### AIM OF THE TASK
Type again, exactly, the lines below from the start through the line that includes "each prong's foot.".

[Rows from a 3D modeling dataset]
'''
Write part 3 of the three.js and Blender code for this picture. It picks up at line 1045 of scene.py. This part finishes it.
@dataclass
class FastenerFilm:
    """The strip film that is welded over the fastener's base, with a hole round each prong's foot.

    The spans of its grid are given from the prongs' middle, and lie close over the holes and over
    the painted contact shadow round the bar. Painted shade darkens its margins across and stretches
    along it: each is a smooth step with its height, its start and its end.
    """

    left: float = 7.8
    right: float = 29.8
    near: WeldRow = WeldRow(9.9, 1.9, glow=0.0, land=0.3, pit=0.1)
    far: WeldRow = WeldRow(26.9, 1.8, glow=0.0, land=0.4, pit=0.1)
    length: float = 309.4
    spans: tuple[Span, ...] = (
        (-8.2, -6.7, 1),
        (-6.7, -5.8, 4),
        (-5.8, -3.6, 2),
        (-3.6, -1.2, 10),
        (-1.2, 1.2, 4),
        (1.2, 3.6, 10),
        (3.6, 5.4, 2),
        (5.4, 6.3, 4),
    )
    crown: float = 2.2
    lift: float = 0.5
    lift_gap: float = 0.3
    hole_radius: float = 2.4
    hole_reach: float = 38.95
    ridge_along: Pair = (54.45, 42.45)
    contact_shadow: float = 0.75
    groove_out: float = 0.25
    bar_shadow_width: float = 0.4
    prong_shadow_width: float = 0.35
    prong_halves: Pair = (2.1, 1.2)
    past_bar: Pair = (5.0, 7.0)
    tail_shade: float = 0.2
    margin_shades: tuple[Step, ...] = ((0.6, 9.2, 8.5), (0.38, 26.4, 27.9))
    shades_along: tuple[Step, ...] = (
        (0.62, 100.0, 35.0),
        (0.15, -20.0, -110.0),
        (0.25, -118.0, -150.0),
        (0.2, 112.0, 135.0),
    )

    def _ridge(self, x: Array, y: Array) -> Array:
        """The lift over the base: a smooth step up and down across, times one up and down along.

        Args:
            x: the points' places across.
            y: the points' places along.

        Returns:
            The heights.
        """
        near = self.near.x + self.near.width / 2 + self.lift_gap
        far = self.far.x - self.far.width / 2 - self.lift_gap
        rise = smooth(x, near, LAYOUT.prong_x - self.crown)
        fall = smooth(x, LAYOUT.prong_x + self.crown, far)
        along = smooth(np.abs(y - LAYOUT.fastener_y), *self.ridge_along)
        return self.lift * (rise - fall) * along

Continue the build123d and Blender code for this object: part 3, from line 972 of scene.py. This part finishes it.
'''
### TASK RESPONSE
Write part 3 of the three.js and Blender code for this picture. It picks up at line 1045 of scene.py. This part finishes it.
@dataclass
class FastenerFilm:
    """The strip film that is welded over the fastener's base, with a hole round each prong's foot.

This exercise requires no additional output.